I'm a barbie girl, in the barbie world
Life in plastic, it's fantastic!
you can brush my hair, undress me everywhere
Imagination, life is your creation
I'm a blond bimbo girl, in the fantasy world
Dress me up, make it tight, I'm your dolly
kiss me here, touch me there, hanky panky...
You can touch, you can play, if you say: "I'm always yours"
The Men of Edoras who were within earshot died from laughter.
Gurthang
09-22-2005, 09:56 PM
All the players jerk their eyes to the doorway. Who would dare disturb their game of Risk?!
OR
These guys just got caught looking at a 'questionable' magazine. :eek:
OR
These guys just got caught trying to change the script.

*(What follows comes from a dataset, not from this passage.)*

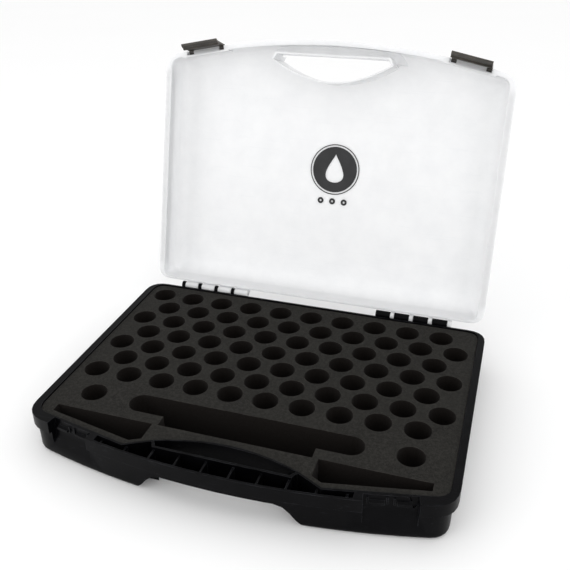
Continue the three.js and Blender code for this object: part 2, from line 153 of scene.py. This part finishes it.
# The grain that spark erosion leaves in the tool: a fine orange-peel height and a soft mottle.
moulded_grain, taken, given = group_of("moulded grain", {"Grain per metre": 2600.0}, ["Height", "Mottle"])
spot = wired(moulded_grain, "TexCoord", {}).outputs["Object"]
fine = wired(moulded_grain, "TexNoise", {"Vector": spot, "Scale": taken.outputs[0], "Detail": 2.0})
peel = wired(moulded_grain, "TexNoise", {"Vector": spot, "Scale": 420.0, "Detail": 1.0})
wide = wired(moulded_grain, "TexNoise", {"Vector": spot, "Scale": 34.0, "Detail": 5.0, "Roughness": 0.6})
heights = {0: peel.outputs[0], 1: 0.8, 2: fine.outputs[0]}
height = wired(moulded_grain, "Math", heights, operation="MULTIPLY_ADD")
moulded_grain.links.new(height.outputs[0], given.inputs["Height"])
moulded_grain.links.new(ranged(moulded_grain, wide.outputs[0], 0.32, 0.68), given.inputs["Mottle"])

# Edge mask: where a face turns a corner, broken up so that the mark comes and goes. The colour each
# material lays on it is partly wear and partly painted light: a painted highlight on paler edges, painted
# shade on greyer ones.
edge_wear_and_painted_light, taken, given = group_of("edge wear and painted light", {"Radius": 0.0006, "Patch per metre": 90.0}, ["Mask"])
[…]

PJ: "You leave my script alone!"
Theoden: "No! I'm going to do this for Tolkien!" *scribble, scribble, write* "Curses! Nothing can save this mess!" *rip rip rip*
PJ: :eek:
OR
Black Hat Guy: "Look over there!"
Everyone: "We don't see anything."
*Black Hat Guy takes gold purse from table and puts into pocket*
Black Hat Guy: *evilgrin*
OR
Everyone gasps in shock and horror at Aragorn's cursing.
Ainaserkewen
09-22-2005, 11:41 PM
What do you mean the war ended 2 weeks ago!?
Hookbill the Goomba
09-23-2005, 12:07 AM
The dwarves mating ritual comes to Edoras!
OR
The Mouth of Sauron had his teeth cleaned! :eek:
Man at back: I'm blind! Aaaaagh!
Or yet:
Aragorn: Erm, lord Théoden, you may want to just go and look in the mirror a second.
Théoden: Why?
Aragorn: There is something you should know about.
Théoden: What is it? If you've got something to say, say it!
Legolas: Your head is on fire!
Everyone: *sigh* thank you Cpt Obvious.
Lalwendë
09-23-2005, 02:09 AM
A Familiar Tale.
Theoden: "The bookcase is definitely leaning to the right. Which bit did we leave out?"
Man in hat: "It appears from the instructions that we needed to join piece A to section F, instead of joining piece A to lintel D. And we've used up all the screws."
Man in Armour: "Do you wish me to hot foot it down to B&Q sire? I can get some super glue."